Architectural Design

I am passionate about the history, anthropology, aesthetics, and meaning of a home. Whether it is an elaborate late 19th century Victorian, early 20th century Craftsman, WWII Roosevelt Cottage, or mid-century Eichler, its origins and translation to today matters a great deal. Whenever possible, I strive to honor the original intent of a home, and encourage clients to work within its natural extents. I have frequently worked on homes that have been modified, with each addition or change an abrupt departure with awkward transitions — these homes often have the opportunity to be carefully updated with those transitions tackled or improved.   A little planning goes a long way to ensure any additions desired will be lasting, coherent, and respectful.

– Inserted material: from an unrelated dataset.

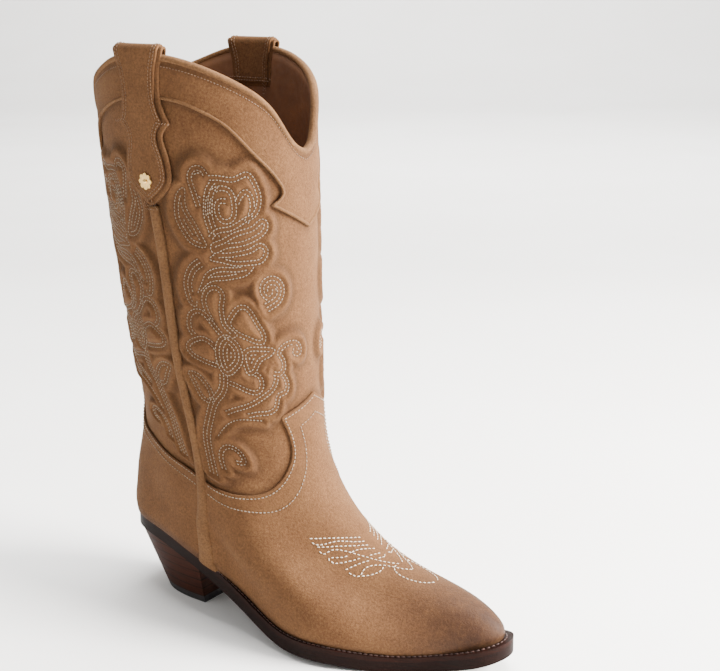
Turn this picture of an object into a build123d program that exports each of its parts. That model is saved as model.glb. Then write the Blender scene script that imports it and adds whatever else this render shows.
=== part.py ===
from build123d import *

import math
import os

import numpy as np

# Western boot for the right foot. Millimetres, +X to the toe, +Y to the inner side, +Z up.
# The boot's own drawing starts at the back of the heel; every piece is then moved back by
# HEEL_CENTRE, so that the origin is on the floor under the middle of the heel cap.
HEEL_CENTRE = 47.0

# Driving dimensions: the thickness of each layer, counted outward from the inside of the upper.
LINING = 1.1
UPPER = 1.4
OVERLAY = 1.4
STRAP = 1.6
STRAP_BACKING = 0.7
LINING_IN = -LINING
OVERLAY_IN = UPPER
OVERLAY_OUT = UPPER + OVERLAY
BINDING_OUT = OVERLAY_OUT + STRAP_BACKING
STRAP_OUT = BINDING_OUT + STRAP
BINDING_DEPTH = 3.4
PIPING_OUT = OVERLAY_OUT + 1.5
PIPING_WIDTH = 5.0
TOE_PUFF_FROM = 205.0

# The bottom, downward from the feather line, where the upper meets the welt.
WELT = 2.8
SOLE = 9.5
WELT_INSET = 7.0
INSOLE = 2.2
SOCK = 2.2
SHANK = 1.5
SHANK_WIDTH = 14.0
SHANK_FROM, SHANK_TO = 42.0, 150.0
LEDGE_HEEL = 1.8
LEDGE_SIDE = 5.5
LEDGE_TOE = 11.0

# The heel: a straight breast, a back that slopes forward on its way down, and a rubber cap.
HEEL_BREAST = 69.0
HEEL_FLOOR_BACK = 25.0
HEEL_FLOOR_HALF = 22.5
HEEL_SEAT_BACK = 2.5
HEEL_SEAT_HALF = 33.0
HEEL_SEAT_Z = 42.0
HEEL_ROUND = 2.4
CAP = 4.5
LIFT = 6.0
LIFTS = 6
NAIL_PLACES = [(20, 0), (36, -13), (36, 13), (56, -14), (56, 14)]
NAIL_RADIUS = 1.1
NAIL_FROM, NAIL_TO = 12.0, 42.0
PINS = 7
PIN_RADIUS = 0.8
PIN_LENGTH = 10.0
PIN_ARC_CENTRE = 52.0
PIN_ARC = (20.0, 16.0)

BELOW = -30.0
ABOVE = 400.0
REACH = 400.0


def smooth(xs, ys):
    """A natural cubic spline through the points, as a function."""
    xs = np.asarray(xs, float)
    ys = np.asarray(ys, float)
    count = len(xs)
    step = np.diff(xs)
    matrix = np.eye(count)
    right = np.zeros(count)
    for i in range(1, count - 1):
        matrix[i, i - 1 : i + 2] = step[i - 1], 2 * (step[i - 1] + step[i]), step[i]
        right[i] = 6 * ((ys[i + 1] - ys[i]) / step[i] - (ys[i] - ys[i - 1]) / step[i - 1])
    bend = np.linalg.solve(matrix, right)

    def value(x):
        x = np.asarray(x, float)
        i = np.clip(np.searchsorted(xs, x) - 1, 0, count - 2)
        a = x - xs[i]
        b = xs[i + 1] - x
        h = step[i]
        cubic = (bend[i] * b**3 + bend[i + 1] * a**3) / (6 * h)
        return cubic + (ys[i] / h - bend[i] * h / 6) * b + (ys[i + 1] / h - bend[i + 1] * h / 6) * a

    return value


# Height of the feather line along the foot: heel seat, arch, ball and toe spring.
feather = smooth([-8, 38, 72, 107, 146, 180, 219, 272], [50.6, 47.5, 40.5, 28.0, 14.0, 12.5, 9.6, 22.0])

# The form, ring by ring from the feather line to the top of the shaft: level, back x, back z,
# front x, front z, width factor, share of the shaft's oval, share of the feather line's bend.
RINGS = np.array([
    [0.00, 4.0, 50.0, 262.0, 19.5, 1.01, 0.00, 1.00],
    [0.04, 3.5, 56.0, 265.5, 25.0, 1.05, 0.00, 1.00],
    [0.12, 5.0, 68.0, 251.5, 37.0, 1.04, 0.10, 0.90],
    [0.21, 7.0, 82.0, 223.5, 44.0, 0.99, 0.25, 0.75],
    [0.30, 10.5, 98.0, 190.0, 53.0, 0.91, 0.50, 0.50],
    [0.39, 13.5, 116.0, 160.0, 75.0, 0.83, 0.75, 0.25],
    [0.48, 12.0, 136.0, 142.0, 107.0, 0.81, 0.92, 0.10],
    [0.57, 8.5, 160.0, 137.0, 144.0, 0.84, 1.00, 0.00],
    [0.68, 2.0, 200.0, 136.0, 192.5, 0.89, 1.00, 0.00],
    [0.79, -4.0, 245.0, 134.5, 243.0, 0.95, 1.00, 0.00],
    [0.90, -8.0, 295.0, 132.5, 296.0, 1.03, 1.00, 0.00],
    [1.00, -10.5, 345.0, 130.5, 347.0, 1.08, 1.00, 0.00],
])
ring_values = [smooth(RINGS[:, 0], RINGS[:, column]) for column in range(1, 8)]
FOOT_SHARE = [0, 0.10, 0.25, 0.42, 0.56, 0.67, 0.80, 0.92, 1]
foot_half_width = smooth(FOOT_SHARE, [59, 44, 37, 31, 39, 44, 35.5, 27, 28.5])
foot_middle = smooth([0, 0.2, 0.42, 0.66, 0.85, 1], [2.5, 0, -4.5, -2, 1.5, 4])
SHAFT_HALF_WIDTH = 47.0


def form(level, angle):
    """A point on the inside of the upper; angle 0 is the front, pi the back, (0, pi) the outer side."""
    back_x, back_z, front_x, front_z, width, oval, bend = [f(level) for f in ring_values]
    share = (1 + np.cos(angle)) / 2
    x = back_x + (front_x - back_x) * share
    half = width * ((1 - oval) * foot_half_width(share) + oval * SHAFT_HALF_WIDTH)
    y = -np.sin(angle) * half + (1 - oval) * foot_middle(share)
    first = RINGS[0]
    foot_x = first[1] + (first[3] - first[1]) * share
    sag = feather(foot_x) - (first[2] + (first[4] - first[2]) * share)
    z = back_z + (front_z - back_z) * share + bend * sag
    return np.stack(np.broadcast_arrays(x, y, z), -1)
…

To clarify, I am not a licensed architect.  For most Bay Area communities, a licensed architect is not required for residential work, so long as the designer understands local building codes and can fulfill permit requirements.  Most of my architectural knowledge is self-taught over the past 15 years, beginning with drafting and architectural models in high school.  However, my engineering, user experience and consulting background have equipped me well, along with my love for this field of work.  In addition to an engineering degree, and ten years of corporate consulting, surrounding product design and user experience, I’ve taken drafting, interiors history, materials, color, and drawing courses that are directly beneficial to my architectural (and interiors) work.  After working with clients on a design concept, and then transitioning sketchy ideas or thoughts into floor plans, site plans, and elevations, along with any detailed interior/exterior sections/perspectives, I also collaborate with structural engineers as needed to produce structural drawings.  Both architectural and structural drawings are typically required for building permits.  Depending on the bandwidth of my client, I can manage most of this process independently, aside for key feedback loops to ensure the design will not just satisfy, but delight.

All along the way, I think not just in terms of architecture, but in terms of interior usage, harmony, flow, and aesthetics — or the interior design.  As much as is desired, I am thrilled to keep shaping the home until the architecture and interior coalesce, and design decisions are efficiently made, with a single point for both design fronts.  I can smoothly migrate from layout and elevations to trim, flooring and wall treatments, and furnishing plans to budget.    Since design is inherently fluid and at times unpredictable, there are many moments throughout the process where a downstream design element, say a beloved painting or light fixture, is discovered.  These details can help inform the big picture, and be captured and tracked, with other cooperating finishes and decisions sometimes being determined along the way.  This lightness of process, agile or scrum in the software world, can yield tremendous savings in time and effort, and a better end result.